The Day Before_Star System
09.28.12 - 10.21.12
Exhibition — Château d'Eau

Renaud Auguste-Dormeuil, The Day Before_Star System, photographic series (2004). Photo : Nicolas Brasseur, Le Printemps de Septembre 2012.

Renaud Auguste-Dormeuil, The Day Before_Star System, photographic series (2004). Photo : Nicolas Brasseur, Le Printemps de Septembre 2012.

Renaud Auguste-Dormeuil, The Day Before_Star System, photographic series (2004). Photo : Nicolas Brasseur, Le Printemps de Septembre 2012.
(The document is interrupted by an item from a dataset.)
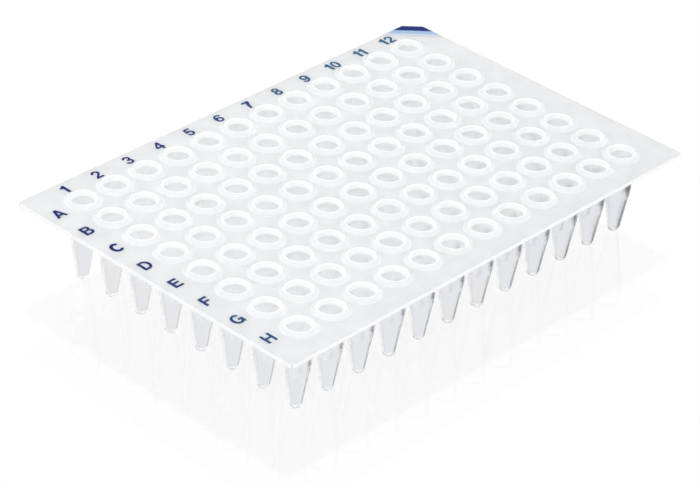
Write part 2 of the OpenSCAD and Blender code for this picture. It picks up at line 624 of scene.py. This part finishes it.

Born in 1968, he lives and works in Paris.

 

Ever since the early 1990s, Renaud Auguste-Dormeuil has been mining a rich vein of themes in relation to disappearance and our contemporary obsession with security. “When I was still a student at art school,” he recalls, “I couldn’t leave home without walking past a CCTV camera. One of the first projects I worked on consisted in itemising all the videosurveillance cameras in my own and neighbouring districts.” In his photographs, videos and installations, Renaud Auguste-Dormeuil shows how our freedom is “monitored.” More generally, he critiques the reductive, monocular vision provided by current communication technologies.

 

The Day Before_Star System comprises a series of twelve photos which use software to reconstitute the heavenly vault the night before notorious bombing raids. Each sky gives the name of the city that was bombed and the date and time of the attack, rather in the manner of military aviation archivists. Memories are stirred by the sadly famous names of Caen, Guernica, Dresden, Nagasaki and Baghdad. The periods differ, but these nights are all alike in their evocation of destruction and death.